----- INFORMATION SHOWN
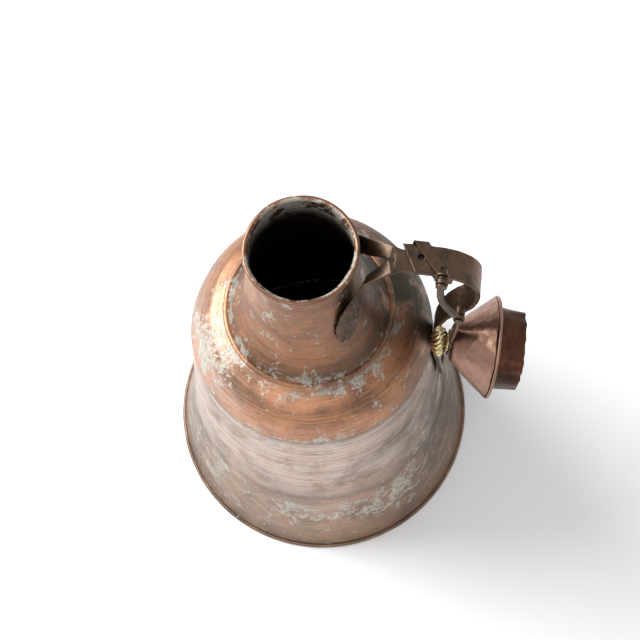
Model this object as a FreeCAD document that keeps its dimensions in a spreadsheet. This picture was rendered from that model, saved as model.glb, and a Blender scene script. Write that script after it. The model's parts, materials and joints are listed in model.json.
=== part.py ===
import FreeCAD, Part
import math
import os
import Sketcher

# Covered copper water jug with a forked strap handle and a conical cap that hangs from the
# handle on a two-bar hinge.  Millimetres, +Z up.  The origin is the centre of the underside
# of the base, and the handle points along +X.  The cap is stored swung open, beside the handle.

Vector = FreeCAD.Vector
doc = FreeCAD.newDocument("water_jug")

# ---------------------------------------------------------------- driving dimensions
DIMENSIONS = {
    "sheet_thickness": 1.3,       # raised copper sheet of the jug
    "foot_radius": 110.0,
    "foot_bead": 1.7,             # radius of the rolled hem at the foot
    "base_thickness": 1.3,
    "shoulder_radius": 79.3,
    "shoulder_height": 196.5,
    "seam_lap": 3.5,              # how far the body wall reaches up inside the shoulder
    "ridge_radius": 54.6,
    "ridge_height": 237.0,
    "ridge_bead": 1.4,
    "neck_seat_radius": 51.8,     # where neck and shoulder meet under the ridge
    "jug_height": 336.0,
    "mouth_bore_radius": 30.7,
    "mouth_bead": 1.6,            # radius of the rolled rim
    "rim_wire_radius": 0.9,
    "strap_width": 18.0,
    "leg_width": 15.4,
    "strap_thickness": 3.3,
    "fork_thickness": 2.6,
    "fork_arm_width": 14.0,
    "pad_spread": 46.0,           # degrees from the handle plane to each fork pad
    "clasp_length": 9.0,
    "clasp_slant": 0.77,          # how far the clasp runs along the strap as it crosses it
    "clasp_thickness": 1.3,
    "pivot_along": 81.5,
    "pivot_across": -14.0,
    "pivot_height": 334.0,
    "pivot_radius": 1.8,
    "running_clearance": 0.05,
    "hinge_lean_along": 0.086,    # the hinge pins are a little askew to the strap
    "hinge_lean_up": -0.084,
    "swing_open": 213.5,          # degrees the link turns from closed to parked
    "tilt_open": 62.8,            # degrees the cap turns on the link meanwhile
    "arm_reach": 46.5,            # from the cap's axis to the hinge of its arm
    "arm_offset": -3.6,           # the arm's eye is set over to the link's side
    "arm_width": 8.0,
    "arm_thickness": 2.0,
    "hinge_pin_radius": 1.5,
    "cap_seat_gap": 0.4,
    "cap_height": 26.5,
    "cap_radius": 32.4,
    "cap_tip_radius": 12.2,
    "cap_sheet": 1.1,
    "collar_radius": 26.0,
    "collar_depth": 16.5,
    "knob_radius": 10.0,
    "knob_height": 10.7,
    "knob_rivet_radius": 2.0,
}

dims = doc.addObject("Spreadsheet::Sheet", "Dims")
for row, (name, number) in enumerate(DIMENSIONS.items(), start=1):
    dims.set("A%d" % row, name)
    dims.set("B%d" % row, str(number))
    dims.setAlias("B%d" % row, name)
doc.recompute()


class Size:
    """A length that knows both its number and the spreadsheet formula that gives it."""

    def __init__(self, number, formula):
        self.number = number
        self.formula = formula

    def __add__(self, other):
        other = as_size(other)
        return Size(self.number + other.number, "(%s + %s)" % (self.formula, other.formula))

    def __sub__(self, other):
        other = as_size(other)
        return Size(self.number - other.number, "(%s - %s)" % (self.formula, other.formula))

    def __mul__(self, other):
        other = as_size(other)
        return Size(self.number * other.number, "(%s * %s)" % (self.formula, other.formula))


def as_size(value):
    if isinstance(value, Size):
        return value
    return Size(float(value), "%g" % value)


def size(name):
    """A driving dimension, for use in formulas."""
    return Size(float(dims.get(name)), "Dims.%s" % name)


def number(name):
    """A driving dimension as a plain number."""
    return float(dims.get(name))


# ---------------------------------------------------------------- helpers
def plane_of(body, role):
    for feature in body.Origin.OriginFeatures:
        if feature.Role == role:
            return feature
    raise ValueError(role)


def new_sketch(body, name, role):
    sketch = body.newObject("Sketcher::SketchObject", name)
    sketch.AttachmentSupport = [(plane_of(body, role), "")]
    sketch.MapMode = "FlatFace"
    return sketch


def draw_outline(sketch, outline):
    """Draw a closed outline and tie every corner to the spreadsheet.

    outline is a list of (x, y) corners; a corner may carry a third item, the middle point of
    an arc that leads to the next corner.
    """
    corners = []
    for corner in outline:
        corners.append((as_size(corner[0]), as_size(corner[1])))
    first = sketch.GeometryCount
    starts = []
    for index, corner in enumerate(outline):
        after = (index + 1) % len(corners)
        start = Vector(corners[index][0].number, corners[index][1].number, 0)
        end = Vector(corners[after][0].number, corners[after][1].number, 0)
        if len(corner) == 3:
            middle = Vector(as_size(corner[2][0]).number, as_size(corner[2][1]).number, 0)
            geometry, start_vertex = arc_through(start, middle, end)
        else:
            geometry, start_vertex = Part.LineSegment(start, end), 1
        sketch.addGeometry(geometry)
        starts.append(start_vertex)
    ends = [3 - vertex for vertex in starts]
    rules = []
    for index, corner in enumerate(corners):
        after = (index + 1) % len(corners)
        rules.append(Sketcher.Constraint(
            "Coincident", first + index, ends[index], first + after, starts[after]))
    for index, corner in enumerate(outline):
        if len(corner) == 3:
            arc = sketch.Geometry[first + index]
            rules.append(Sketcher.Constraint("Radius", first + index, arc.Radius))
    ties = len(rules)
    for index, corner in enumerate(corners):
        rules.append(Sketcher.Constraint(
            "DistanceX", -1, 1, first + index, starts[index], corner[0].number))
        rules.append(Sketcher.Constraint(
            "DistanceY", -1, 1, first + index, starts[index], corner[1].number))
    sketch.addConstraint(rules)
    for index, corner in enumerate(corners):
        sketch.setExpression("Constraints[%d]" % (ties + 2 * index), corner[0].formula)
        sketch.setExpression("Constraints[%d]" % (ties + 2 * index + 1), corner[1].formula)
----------
Write out all the lines again, exactly as they are.

WRITTEN RESPONSE -
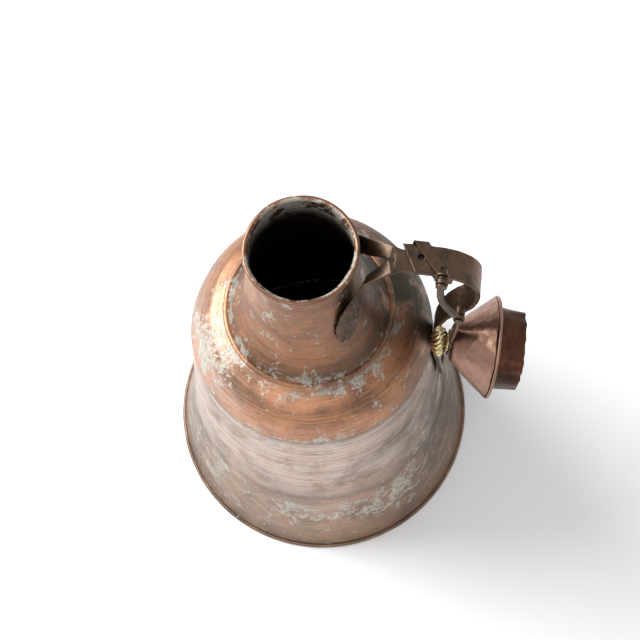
Model this object as a FreeCAD document that keeps its dimensions in a spreadsheet. This picture was rendered from that model, saved as model.glb, and a Blender scene script. Write that script after it. The model's parts, materials and joints are listed in model.json.
=== part.py ===
import FreeCAD, Part
import math
import os
import Sketcher

# Covered copper water jug with a forked strap handle and a conical cap that hangs from the
# handle on a two-bar hinge.  Millimetres, +Z up.  The origin is the centre of the underside
# of the base, and the handle points along +X.  The cap is stored swung open, beside the handle.

Vector = FreeCAD.Vector
doc = FreeCAD.newDocument("water_jug")

# ---------------------------------------------------------------- driving dimensions
DIMENSIONS = {
    "sheet_thickness": 1.3,       # raised copper sheet of the jug
    "foot_radius": 110.0,
    "foot_bead": 1.7,             # radius of the rolled hem at the foot
    "base_thickness": 1.3,
    "shoulder_radius": 79.3,
    "shoulder_height": 196.5,
    "seam_lap": 3.5,              # how far the body wall reaches up inside the shoulder
    "ridge_radius": 54.6,
    "ridge_height": 237.0,
    "ridge_bead": 1.4,
    "neck_seat_radius": 51.8,     # where neck and shoulder meet under the ridge
    "jug_height": 336.0,
    "mouth_bore_radius": 30.7,
    "mouth_bead": 1.6,            # radius of the rolled rim
    "rim_wire_radius": 0.9,
    "strap_width": 18.0,
    "leg_width": 15.4,
    "strap_thickness": 3.3,
    "fork_thickness": 2.6,
    "fork_arm_width": 14.0,
    "pad_spread": 46.0,           # degrees from the handle plane to each fork pad
    "clasp_length": 9.0,
    "clasp_slant": 0.77,          # how far the clasp runs along the strap as it crosses it
    "clasp_thickness": 1.3,
    "pivot_along": 81.5,
    "pivot_across": -14.0,
    "pivot_height": 334.0,
    "pivot_radius": 1.8,
    "running_clearance": 0.05,
    "hinge_lean_along": 0.086,    # the hinge pins are a little askew to the strap
    "hinge_lean_up": -0.084,
    "swing_open": 213.5,          # degrees the link turns from closed to parked
    "tilt_open": 62.8,            # degrees the cap turns on the link meanwhile
    "arm_reach": 46.5,            # from the cap's axis to the hinge of its arm
    "arm_offset": -3.6,           # the arm's eye is set over to the link's side
    "arm_width": 8.0,
    "arm_thickness": 2.0,
    "hinge_pin_radius": 1.5,
    "cap_seat_gap": 0.4,
    "cap_height": 26.5,
    "cap_radius": 32.4,
    "cap_tip_radius": 12.2,
    "cap_sheet": 1.1,
    "collar_radius": 26.0,
    "collar_depth": 16.5,
    "knob_radius": 10.0,
    "knob_height": 10.7,
    "knob_rivet_radius": 2.0,
}

dims = doc.addObject("Spreadsheet::Sheet", "Dims")
for row, (name, number) in enumerate(DIMENSIONS.items(), start=1):
    dims.set("A%d" % row, name)
    dims.set("B%d" % row, str(number))
    dims.setAlias("B%d" % row, name)
doc.recompute()


class Size:
    """A length that knows both its number and the spreadsheet formula that gives it."""

    def __init__(self, number, formula):
        self.number = number
        self.formula = formula

    def __add__(self, other):
        other = as_size(other)
        return Size(self.number + other.number, "(%s + %s)" % (self.formula, other.formula))

    def __sub__(self, other):
        other = as_size(other)
        return Size(self.number - other.number, "(%s - %s)" % (self.formula, other.formula))

    def __mul__(self, other):
        other = as_size(other)
        return Size(self.number * other.number, "(%s * %s)" % (self.formula, other.formula))


def as_size(value):
    if isinstance(value, Size):
        return value
    return Size(float(value), "%g" % value)


def size(name):
    """A driving dimension, for use in formulas."""
    return Size(float(dims.get(name)), "Dims.%s" % name)


def number(name):
    """A driving dimension as a plain number."""
    return float(dims.get(name))


# ---------------------------------------------------------------- helpers
def plane_of(body, role):
    for feature in body.Origin.OriginFeatures:
        if feature.Role == role:
            return feature
    raise ValueError(role)


def new_sketch(body, name, role):
    sketch = body.newObject("Sketcher::SketchObject", name)
    sketch.AttachmentSupport = [(plane_of(body, role), "")]
    sketch.MapMode = "FlatFace"
    return sketch


def draw_outline(sketch, outline):
    """Draw a closed outline and tie every corner to the spreadsheet.

    outline is a list of (x, y) corners; a corner may carry a third item, the middle point of
    an arc that leads to the next corner.
    """
    corners = []
    for corner in outline:
        corners.append((as_size(corner[0]), as_size(corner[1])))
    first = sketch.GeometryCount
    starts = []
    for index, corner in enumerate(outline):
        after = (index + 1) % len(corners)
        start = Vector(corners[index][0].number, corners[index][1].number, 0)
        end = Vector(corners[after][0].number, corners[after][1].number, 0)
        if len(corner) == 3:
            middle = Vector(as_size(corner[2][0]).number, as_size(corner[2][1]).number, 0)
            geometry, start_vertex = arc_through(start, middle, end)
        else:
            geometry, start_vertex = Part.LineSegment(start, end), 1
        sketch.addGeometry(geometry)
        starts.append(start_vertex)
    ends = [3 - vertex for vertex in starts]
    rules = []
    for index, corner in enumerate(corners):
        after = (index + 1) % len(corners)
        rules.append(Sketcher.Constraint(
            "Coincident", first + index, ends[index], first + after, starts[after]))
    for index, corner in enumerate(outline):
        if len(corner) == 3:
            arc = sketch.Geometry[first + index]
            rules.append(Sketcher.Constraint("Radius", first + index, arc.Radius))
    ties = len(rules)
    for index, corner in enumerate(corners):
        rules.append(Sketcher.Constraint(
            "DistanceX", -1, 1, first + index, starts[index], corner[0].number))
        rules.append(Sketcher.Constraint(
            "DistanceY", -1, 1, first + index, starts[index], corner[1].number))
    sketch.addConstraint(rules)
    for index, corner in enumerate(corners):
        sketch.setExpression("Constraints[%d]" % (ties + 2 * index), corner[0].formula)
        sketch.setExpression("Constraints[%d]" % (ties + 2 * index + 1), corner[1].formula)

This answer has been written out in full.